Pull out every line containing the string "loose".

Begin

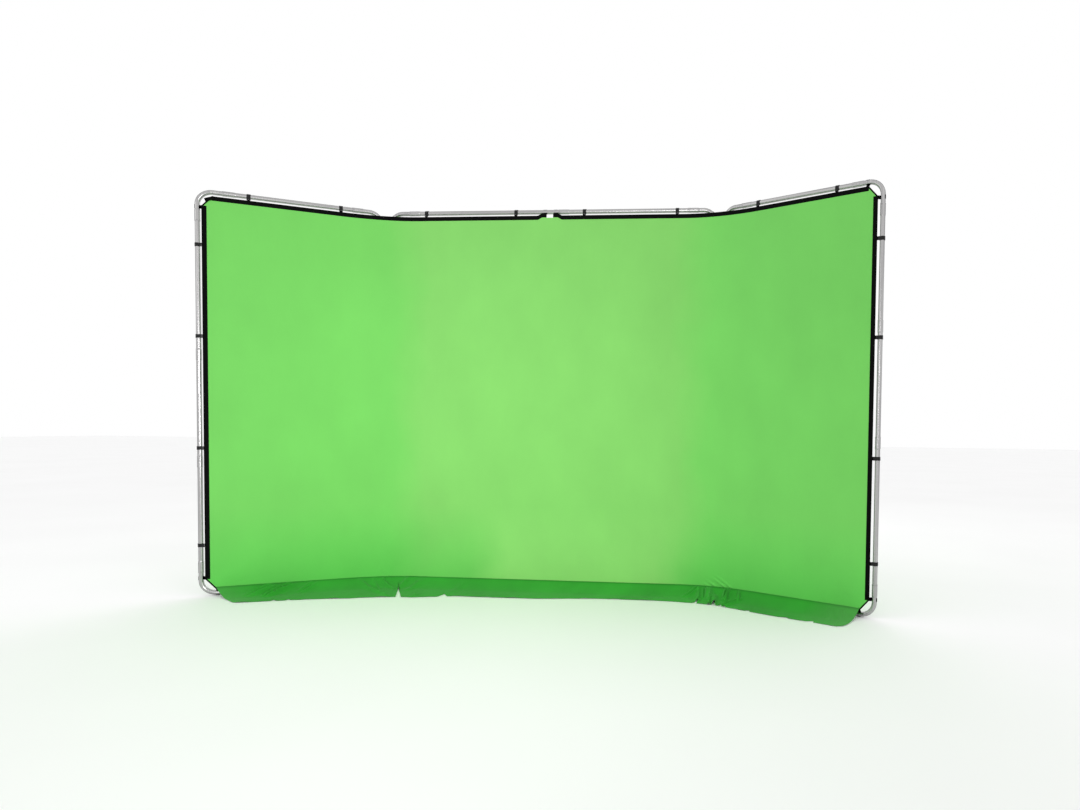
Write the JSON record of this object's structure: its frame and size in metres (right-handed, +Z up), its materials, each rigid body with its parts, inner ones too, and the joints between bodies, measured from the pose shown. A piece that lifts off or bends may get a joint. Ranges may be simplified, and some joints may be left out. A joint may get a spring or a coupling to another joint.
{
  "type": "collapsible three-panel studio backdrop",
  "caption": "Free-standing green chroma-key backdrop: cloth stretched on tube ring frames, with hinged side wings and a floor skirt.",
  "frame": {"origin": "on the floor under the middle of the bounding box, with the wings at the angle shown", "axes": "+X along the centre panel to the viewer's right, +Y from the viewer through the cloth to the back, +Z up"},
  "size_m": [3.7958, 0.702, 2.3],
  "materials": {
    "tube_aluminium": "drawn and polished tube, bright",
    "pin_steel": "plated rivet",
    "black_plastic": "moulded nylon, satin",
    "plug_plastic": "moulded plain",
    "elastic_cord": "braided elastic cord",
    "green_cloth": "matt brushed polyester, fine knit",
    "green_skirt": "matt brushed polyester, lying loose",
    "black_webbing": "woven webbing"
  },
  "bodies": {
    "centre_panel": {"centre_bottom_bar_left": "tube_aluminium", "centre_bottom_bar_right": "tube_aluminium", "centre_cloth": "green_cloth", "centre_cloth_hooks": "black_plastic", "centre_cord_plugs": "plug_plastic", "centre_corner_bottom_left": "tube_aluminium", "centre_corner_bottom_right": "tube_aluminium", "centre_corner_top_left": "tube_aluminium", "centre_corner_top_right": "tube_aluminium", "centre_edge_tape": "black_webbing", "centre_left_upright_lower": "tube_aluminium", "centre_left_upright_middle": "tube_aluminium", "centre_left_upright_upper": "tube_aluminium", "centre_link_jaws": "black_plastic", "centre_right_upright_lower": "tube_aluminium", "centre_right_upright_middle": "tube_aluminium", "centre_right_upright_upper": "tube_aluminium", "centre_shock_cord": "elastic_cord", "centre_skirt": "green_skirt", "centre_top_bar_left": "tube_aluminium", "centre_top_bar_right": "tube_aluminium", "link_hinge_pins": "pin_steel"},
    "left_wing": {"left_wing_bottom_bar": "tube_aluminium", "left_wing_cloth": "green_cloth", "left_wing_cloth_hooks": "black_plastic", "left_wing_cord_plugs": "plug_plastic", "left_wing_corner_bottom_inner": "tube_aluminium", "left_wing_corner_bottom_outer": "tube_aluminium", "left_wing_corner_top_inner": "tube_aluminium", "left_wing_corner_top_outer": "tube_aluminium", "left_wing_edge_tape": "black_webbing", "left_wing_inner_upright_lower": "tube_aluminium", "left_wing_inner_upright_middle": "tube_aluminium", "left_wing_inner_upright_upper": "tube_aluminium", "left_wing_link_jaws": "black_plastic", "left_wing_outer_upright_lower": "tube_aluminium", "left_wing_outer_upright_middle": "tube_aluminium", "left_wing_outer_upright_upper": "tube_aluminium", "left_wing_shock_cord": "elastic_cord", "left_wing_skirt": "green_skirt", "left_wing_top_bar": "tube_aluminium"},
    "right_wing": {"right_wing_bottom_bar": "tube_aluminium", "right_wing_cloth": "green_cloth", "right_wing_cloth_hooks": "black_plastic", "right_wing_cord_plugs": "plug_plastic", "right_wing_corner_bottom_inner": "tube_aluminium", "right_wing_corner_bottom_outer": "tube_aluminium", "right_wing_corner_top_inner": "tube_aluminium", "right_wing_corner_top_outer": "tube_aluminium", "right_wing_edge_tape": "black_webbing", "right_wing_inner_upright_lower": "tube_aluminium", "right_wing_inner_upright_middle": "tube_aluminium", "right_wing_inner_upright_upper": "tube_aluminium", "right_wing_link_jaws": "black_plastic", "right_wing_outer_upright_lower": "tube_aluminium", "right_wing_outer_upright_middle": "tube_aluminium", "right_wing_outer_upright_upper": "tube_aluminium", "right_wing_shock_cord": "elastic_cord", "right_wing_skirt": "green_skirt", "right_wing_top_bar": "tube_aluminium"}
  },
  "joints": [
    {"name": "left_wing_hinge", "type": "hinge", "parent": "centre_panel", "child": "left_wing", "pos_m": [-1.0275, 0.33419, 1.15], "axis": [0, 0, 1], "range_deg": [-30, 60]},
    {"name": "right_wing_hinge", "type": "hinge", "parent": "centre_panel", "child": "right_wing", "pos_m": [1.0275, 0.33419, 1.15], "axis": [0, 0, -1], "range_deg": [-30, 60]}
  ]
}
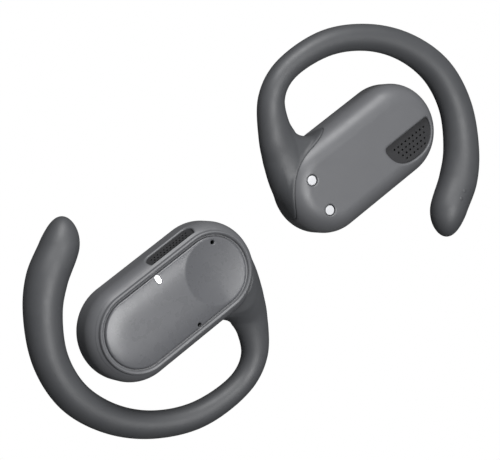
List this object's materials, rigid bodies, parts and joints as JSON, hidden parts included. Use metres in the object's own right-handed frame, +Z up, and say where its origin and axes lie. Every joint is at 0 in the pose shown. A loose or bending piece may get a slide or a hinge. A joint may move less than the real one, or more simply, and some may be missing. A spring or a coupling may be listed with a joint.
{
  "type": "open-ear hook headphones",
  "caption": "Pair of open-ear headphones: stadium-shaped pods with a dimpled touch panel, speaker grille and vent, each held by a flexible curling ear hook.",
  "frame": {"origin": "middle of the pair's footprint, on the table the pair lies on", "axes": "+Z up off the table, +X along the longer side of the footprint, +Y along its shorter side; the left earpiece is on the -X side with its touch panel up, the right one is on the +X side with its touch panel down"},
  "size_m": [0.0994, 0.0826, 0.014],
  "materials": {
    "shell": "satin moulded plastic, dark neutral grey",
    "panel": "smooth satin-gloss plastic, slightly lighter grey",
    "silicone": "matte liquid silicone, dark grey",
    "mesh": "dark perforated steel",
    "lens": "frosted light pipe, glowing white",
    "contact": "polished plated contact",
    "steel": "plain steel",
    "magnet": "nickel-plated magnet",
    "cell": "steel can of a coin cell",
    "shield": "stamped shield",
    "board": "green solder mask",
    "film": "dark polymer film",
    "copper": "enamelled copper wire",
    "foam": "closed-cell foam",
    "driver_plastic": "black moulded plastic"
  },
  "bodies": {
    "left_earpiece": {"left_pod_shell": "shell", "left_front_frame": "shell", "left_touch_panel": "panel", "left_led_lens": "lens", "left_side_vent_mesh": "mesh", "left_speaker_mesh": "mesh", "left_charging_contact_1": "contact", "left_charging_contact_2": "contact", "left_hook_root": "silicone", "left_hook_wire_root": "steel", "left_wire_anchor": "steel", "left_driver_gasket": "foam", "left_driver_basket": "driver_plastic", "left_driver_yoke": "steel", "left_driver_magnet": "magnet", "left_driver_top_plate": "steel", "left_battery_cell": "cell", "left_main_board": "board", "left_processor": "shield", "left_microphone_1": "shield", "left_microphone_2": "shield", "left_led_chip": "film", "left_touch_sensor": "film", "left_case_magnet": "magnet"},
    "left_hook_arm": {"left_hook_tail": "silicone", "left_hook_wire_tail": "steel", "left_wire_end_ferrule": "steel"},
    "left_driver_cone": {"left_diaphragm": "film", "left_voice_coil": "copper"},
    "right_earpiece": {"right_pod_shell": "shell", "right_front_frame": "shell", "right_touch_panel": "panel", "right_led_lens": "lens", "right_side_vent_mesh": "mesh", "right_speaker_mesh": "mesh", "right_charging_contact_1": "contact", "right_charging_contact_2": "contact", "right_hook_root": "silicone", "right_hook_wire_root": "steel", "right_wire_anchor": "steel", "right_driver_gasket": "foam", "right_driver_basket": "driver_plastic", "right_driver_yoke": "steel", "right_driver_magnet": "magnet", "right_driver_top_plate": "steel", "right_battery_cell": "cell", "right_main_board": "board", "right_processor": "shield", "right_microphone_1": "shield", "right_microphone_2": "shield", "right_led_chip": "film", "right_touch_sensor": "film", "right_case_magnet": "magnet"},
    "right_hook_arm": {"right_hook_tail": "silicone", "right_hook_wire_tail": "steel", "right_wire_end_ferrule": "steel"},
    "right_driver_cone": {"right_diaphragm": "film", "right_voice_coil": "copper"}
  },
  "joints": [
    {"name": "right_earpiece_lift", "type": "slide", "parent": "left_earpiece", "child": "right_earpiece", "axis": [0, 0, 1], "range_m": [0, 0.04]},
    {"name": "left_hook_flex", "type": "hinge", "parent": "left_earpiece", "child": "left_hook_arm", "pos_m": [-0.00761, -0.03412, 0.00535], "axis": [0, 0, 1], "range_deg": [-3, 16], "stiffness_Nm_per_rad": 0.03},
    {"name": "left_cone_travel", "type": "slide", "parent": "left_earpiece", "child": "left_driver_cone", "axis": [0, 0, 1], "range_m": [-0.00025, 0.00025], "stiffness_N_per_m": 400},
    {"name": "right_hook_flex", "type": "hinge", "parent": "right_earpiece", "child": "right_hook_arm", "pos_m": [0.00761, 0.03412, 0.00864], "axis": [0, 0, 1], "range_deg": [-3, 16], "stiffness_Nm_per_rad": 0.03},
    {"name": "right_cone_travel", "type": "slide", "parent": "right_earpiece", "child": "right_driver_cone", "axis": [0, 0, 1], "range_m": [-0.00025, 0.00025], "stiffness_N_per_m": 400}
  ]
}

End

_ANSWER TO THE TASK_
    "green_skirt": "matt brushed polyester, lying loose",
List this object's materials, rigid bodies, parts and joints as JSON, hidden parts included. Use metres in the object's own right-handed frame, +Z up, and say where its origin and axes lie. Every joint is at 0 in the pose shown. A loose or bending piece may get a slide or a hinge. A joint may move less than the real one, or more simply, and some may be missing. A spring or a coupling may be listed with a joint.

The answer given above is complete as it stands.